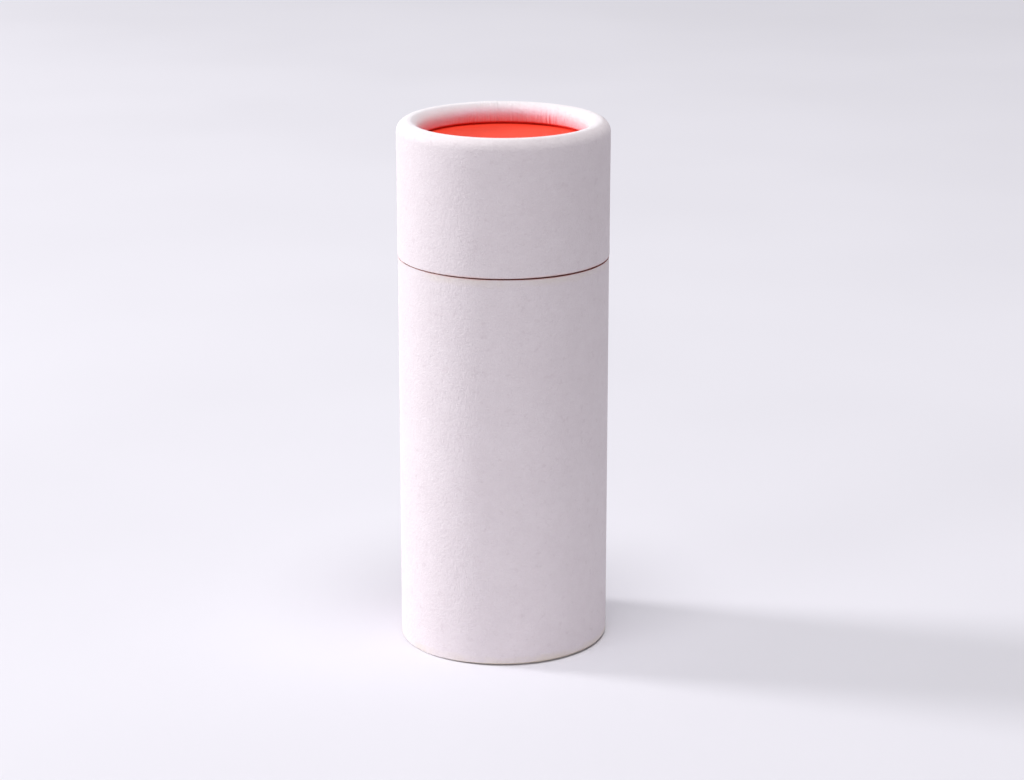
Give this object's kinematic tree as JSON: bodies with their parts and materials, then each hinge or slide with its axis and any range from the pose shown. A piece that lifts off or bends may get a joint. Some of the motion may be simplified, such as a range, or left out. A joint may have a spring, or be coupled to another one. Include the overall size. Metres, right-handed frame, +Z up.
{
  "type": "round paper box",
  "caption": "Round paper tube box with a lift-off lid on an inner neck, a rolled rim and a flat coloured disc set into the top.",
  "frame": {"origin": "on the tube's axis, in the plane of the foot that the box stands on", "axes": "+Z up along the tube's axis, the way the lid lifts; the box is round, so X and Y are free"},
  "size_m": [0.0502, 0.0502, 0.127],
  "materials": {
    "white_wrap": "matte",
    "red_lining": "matte",
    "red_disc": "matte",
    "base_board": "matte"
  },
  "bodies": {
    "box": {"body_tube": "white_wrap", "neck_tube": "red_lining", "base_disc": "base_board"},
    "lid": {"lid_tube": "white_wrap", "lid_disc": "red_disc"}
  },
  "joints": [
    {"name": "lid_lift", "type": "slide", "parent": "box", "child": "lid", "axis": [0, 0, 1], "range_m": [0, 0.035]}
  ]
}
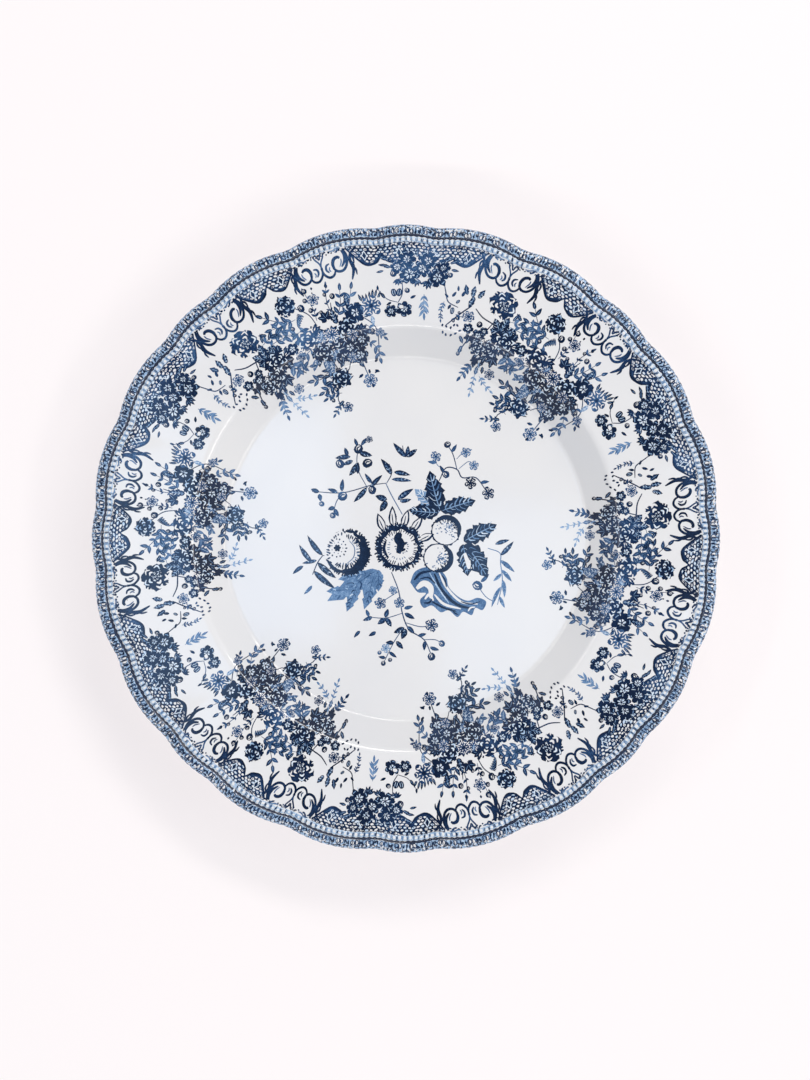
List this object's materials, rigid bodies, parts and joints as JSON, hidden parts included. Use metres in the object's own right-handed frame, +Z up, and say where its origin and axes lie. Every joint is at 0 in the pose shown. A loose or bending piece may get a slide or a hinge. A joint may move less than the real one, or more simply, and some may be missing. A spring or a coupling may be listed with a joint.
{
  "type": "dinner plate",
  "caption": "Porcelain dinner plate with a broad rim, a shaped and beaded edge, a foot ring and blue floral transfer prints under a clear glaze.",
  "frame": {"origin": "centre of the foot ring, on the surface that the plate stands on", "axes": "+Z up through the middle of the well; +X and +Y each pass through a narrow lobe of the shaped edge"},
  "size_m": [0.2586, 0.2586, 0.0255],
  "materials": {
    "china": "unglazed, matt",
    "glaze": "clear, glossy",
    "underglaze_ink": "cobalt blue, seen through the glaze"
  },
  "bodies": {
    "root": {"china_body": "china", "glaze_coat": "glaze", "recess_glaze": "glaze", "centre_print": "underglaze_ink", "border_print_1": "underglaze_ink", "border_print_2": "underglaze_ink", "border_print_3": "underglaze_ink", "border_print_4": "underglaze_ink", "border_print_5": "underglaze_ink", "border_print_6": "underglaze_ink"}
  },
  "joints": []
}
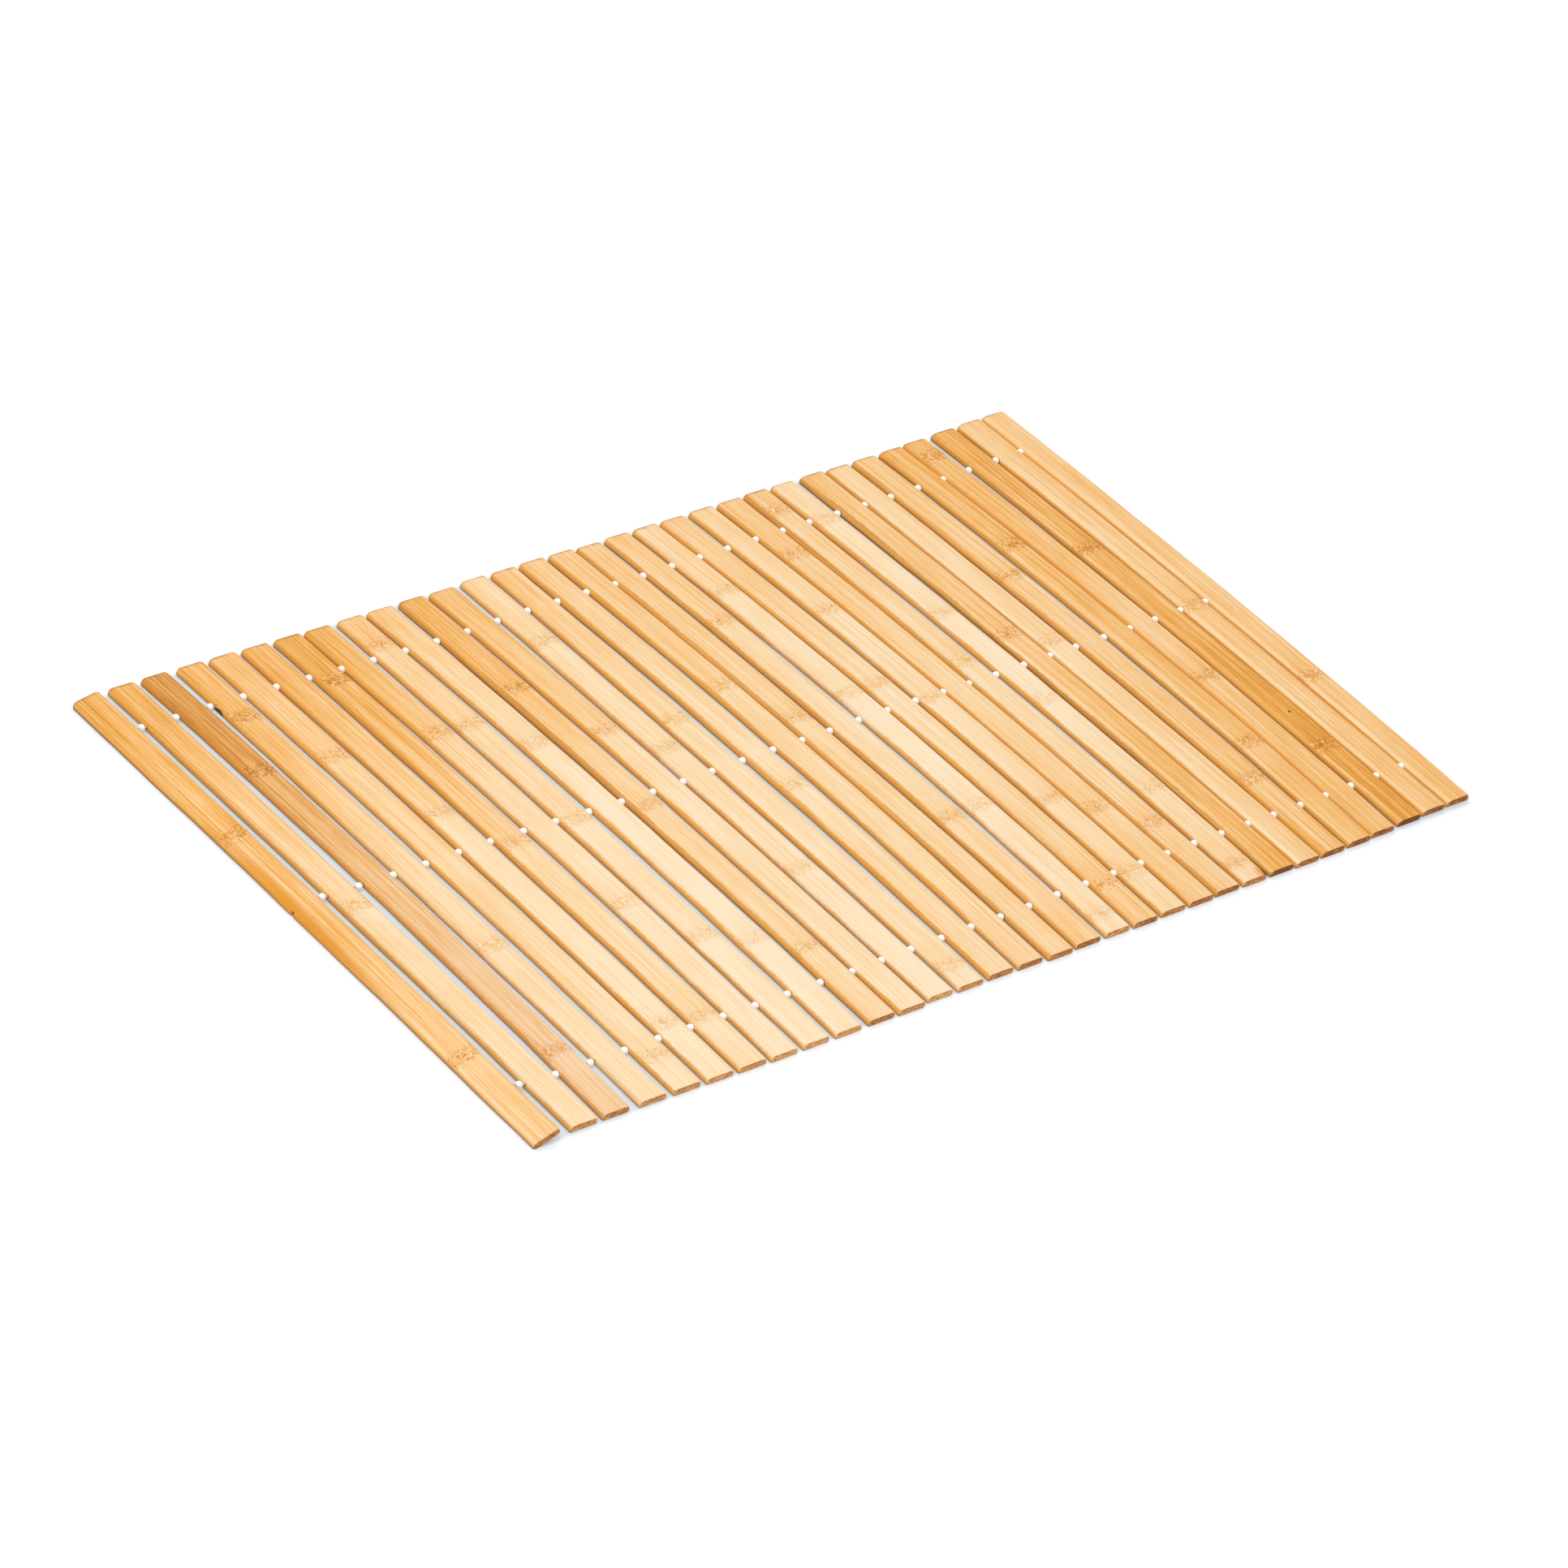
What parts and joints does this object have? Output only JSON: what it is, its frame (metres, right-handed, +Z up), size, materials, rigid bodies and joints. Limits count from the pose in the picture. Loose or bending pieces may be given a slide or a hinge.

— WHAT IS NEEDED —
Your task is to quote the listing above word for word.

— COMPLETED EXERCISE —
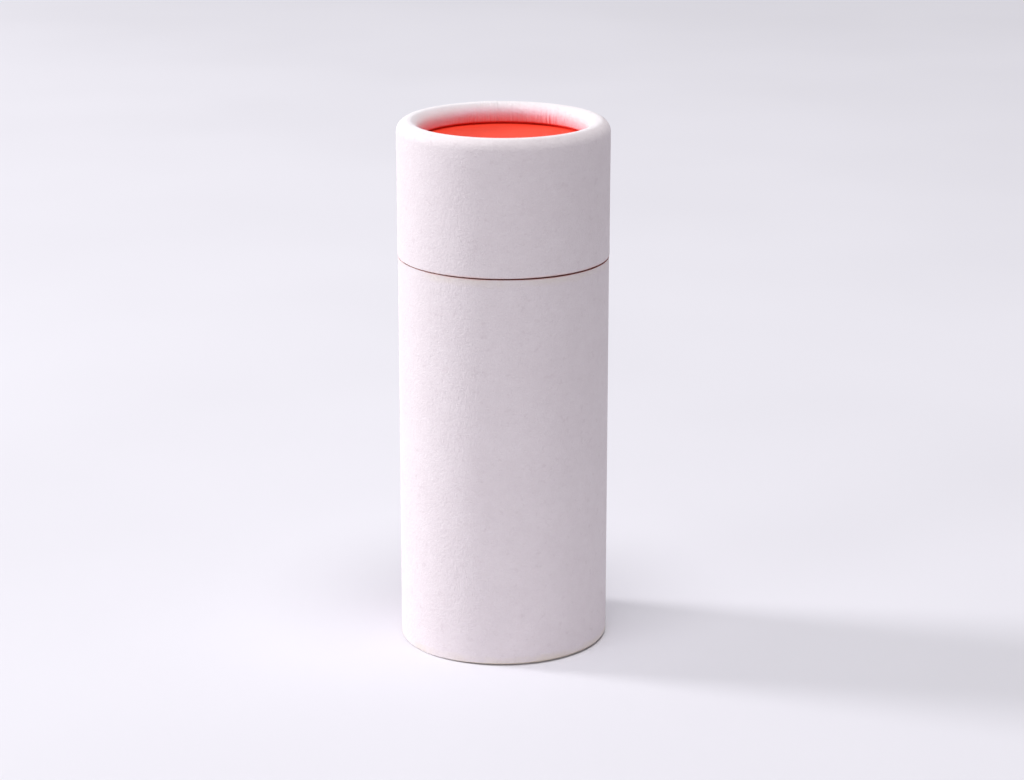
Give this object's kinematic tree as JSON: bodies with their parts and materials, then each hinge or slide with its axis and any range from the pose shown. A piece that lifts off or bends may get a joint. Some of the motion may be simplified, such as a range, or left out. A joint may have a spring, or be coupled to another one. Include the overall size. Metres, right-handed frame, +Z up.
{
  "type": "round paper box",
  "caption": "Round paper tube box with a lift-off lid on an inner neck, a rolled rim and a flat coloured disc set into the top.",
  "frame": {"origin": "on the tube's axis, in the plane of the foot that the box stands on", "axes": "+Z up along the tube's axis, the way the lid lifts; the box is round, so X and Y are free"},
  "size_m": [0.0502, 0.0502, 0.127],
  "materials": {
    "white_wrap": "matte",
    "red_lining": "matte",
    "red_disc": "matte",
    "base_board": "matte"
  },
  "bodies": {
    "box": {"body_tube": "white_wrap", "neck_tube": "red_lining", "base_disc": "base_board"},
    "lid": {"lid_tube": "white_wrap", "lid_disc": "red_disc"}
  },
  "joints": [
    {"name": "lid_lift", "type": "slide", "parent": "box", "child": "lid", "axis": [0, 0, 1], "range_m": [0, 0.035]}
  ]
}
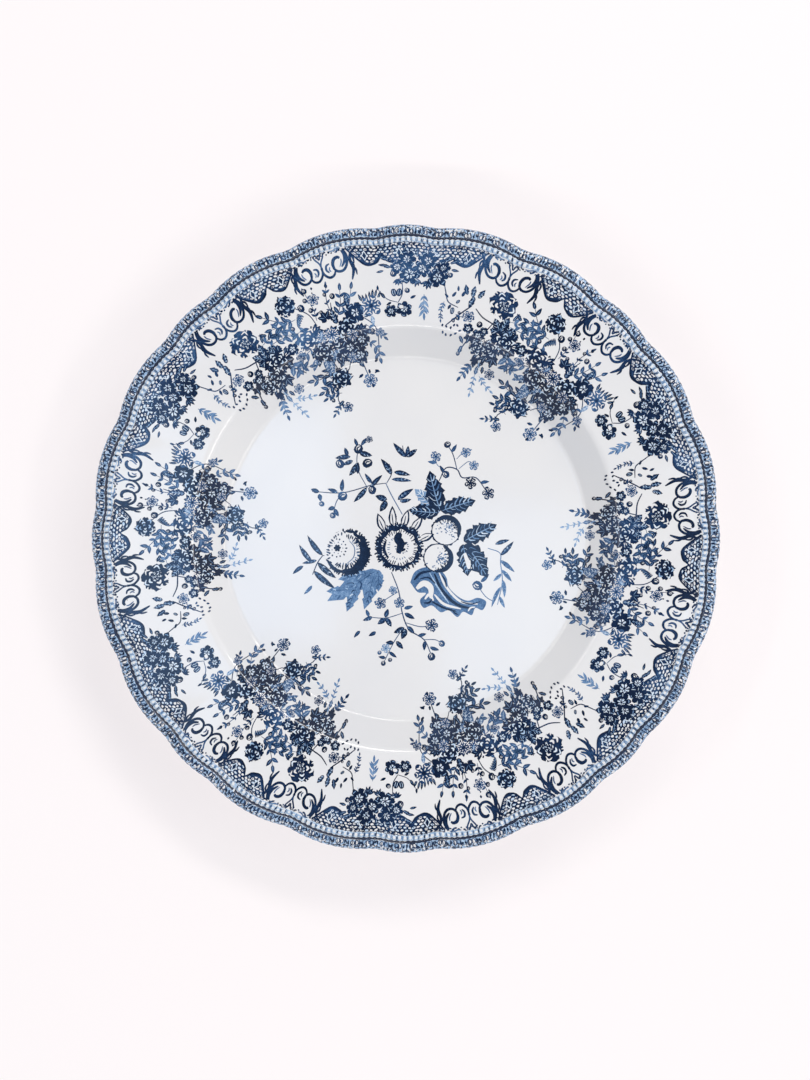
List this object's materials, rigid bodies, parts and joints as JSON, hidden parts included. Use metres in the object's own right-handed frame, +Z up, and say where its origin and axes lie. Every joint is at 0 in the pose shown. A loose or bending piece may get a slide or a hinge. A joint may move less than the real one, or more simply, and some may be missing. A spring or a coupling may be listed with a joint.
{
  "type": "dinner plate",
  "caption": "Porcelain dinner plate with a broad rim, a shaped and beaded edge, a foot ring and blue floral transfer prints under a clear glaze.",
  "frame": {"origin": "centre of the foot ring, on the surface that the plate stands on", "axes": "+Z up through the middle of the well; +X and +Y each pass through a narrow lobe of the shaped edge"},
  "size_m": [0.2586, 0.2586, 0.0255],
  "materials": {
    "china": "unglazed, matt",
    "glaze": "clear, glossy",
    "underglaze_ink": "cobalt blue, seen through the glaze"
  },
  "bodies": {
    "root": {"china_body": "china", "glaze_coat": "glaze", "recess_glaze": "glaze", "centre_print": "underglaze_ink", "border_print_1": "underglaze_ink", "border_print_2": "underglaze_ink", "border_print_3": "underglaze_ink", "border_print_4": "underglaze_ink", "border_print_5": "underglaze_ink", "border_print_6": "underglaze_ink"}
  },
  "joints": []
}
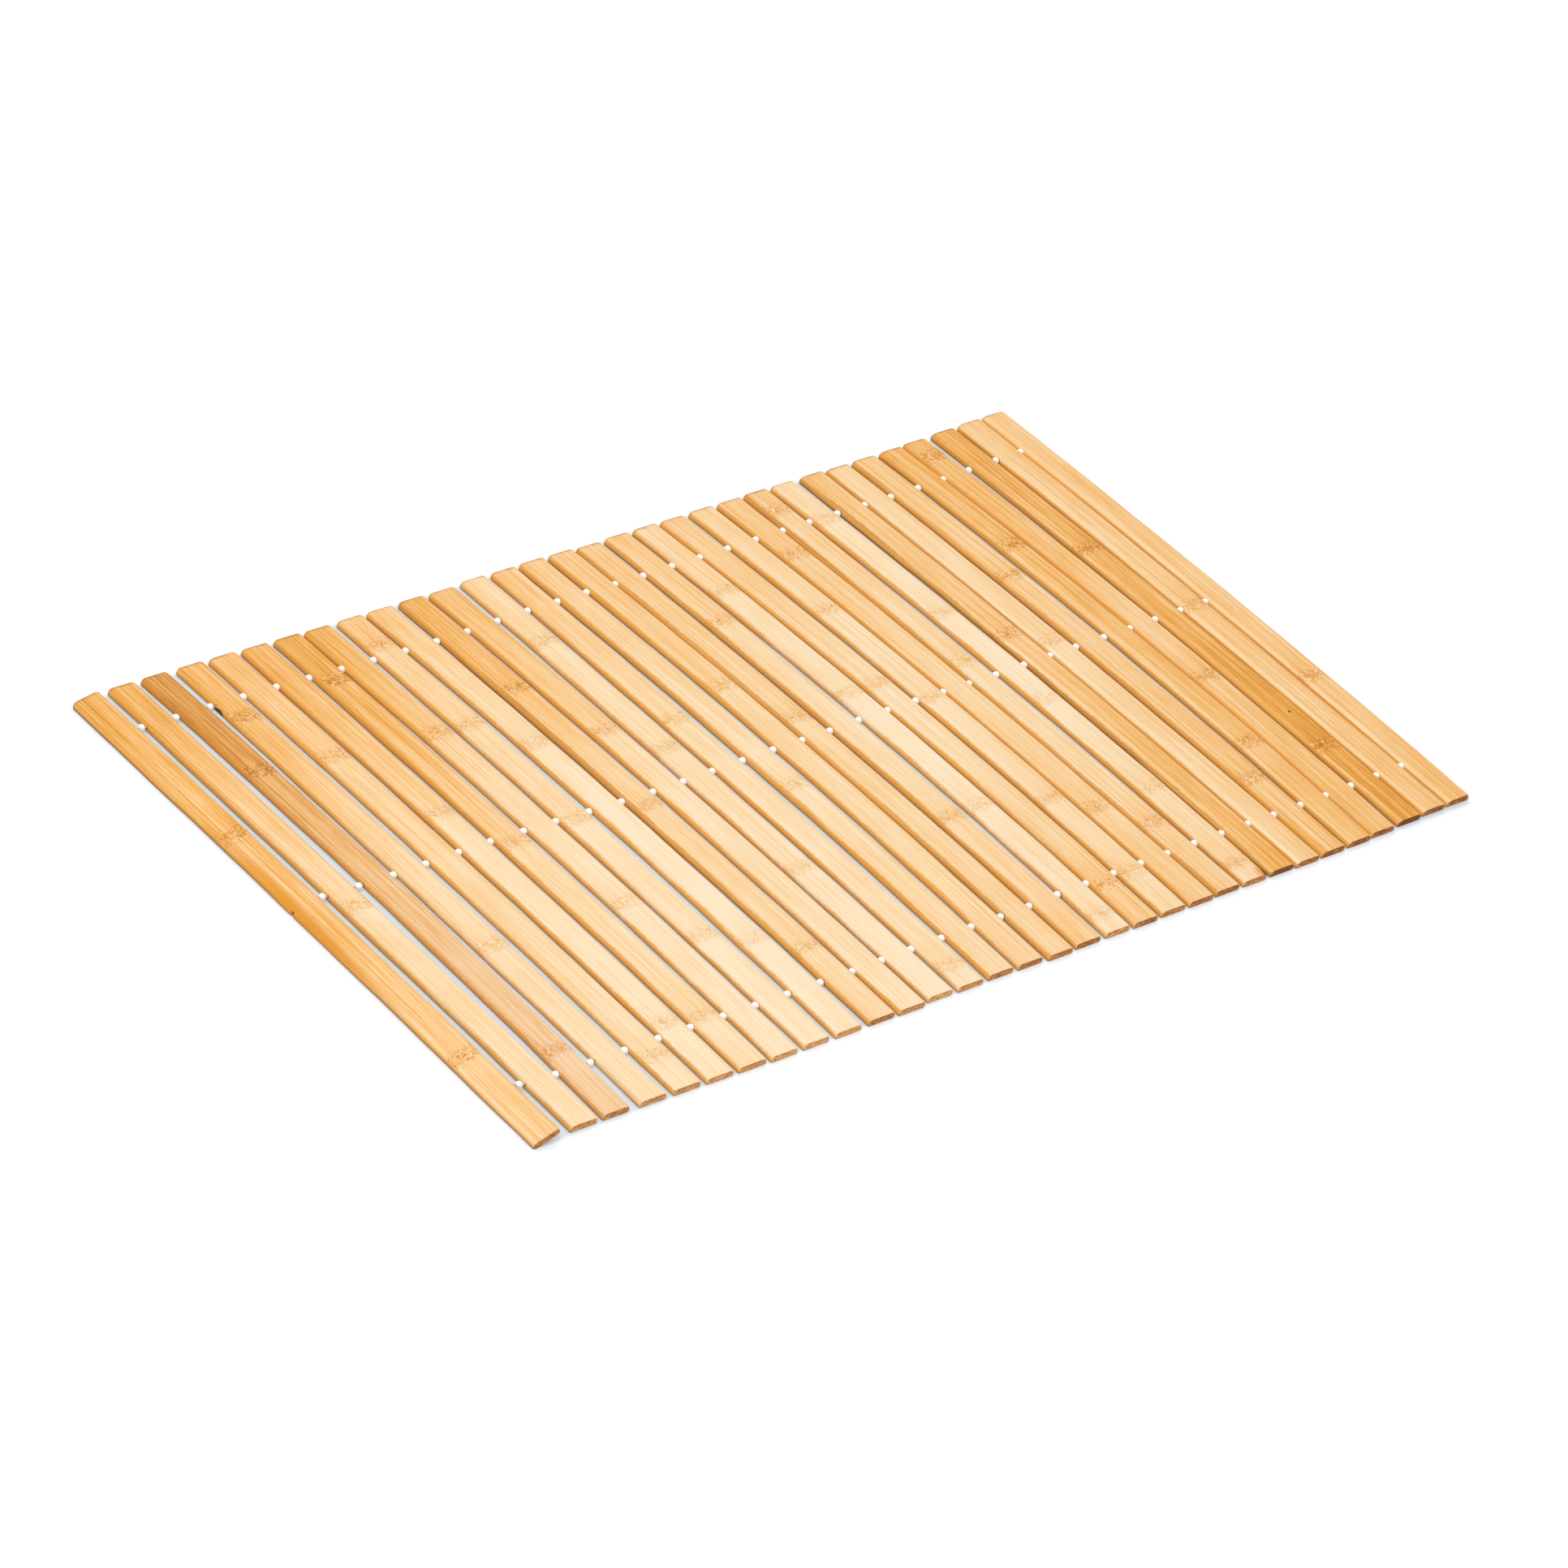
What parts and joints does this object have? Output only JSON: what it is, its frame (metres, right-handed, +Z up), size, materials, rigid bodies and joints. Limits count from the pose in the picture. Loose or bending pieces may be given a slide or a hinge.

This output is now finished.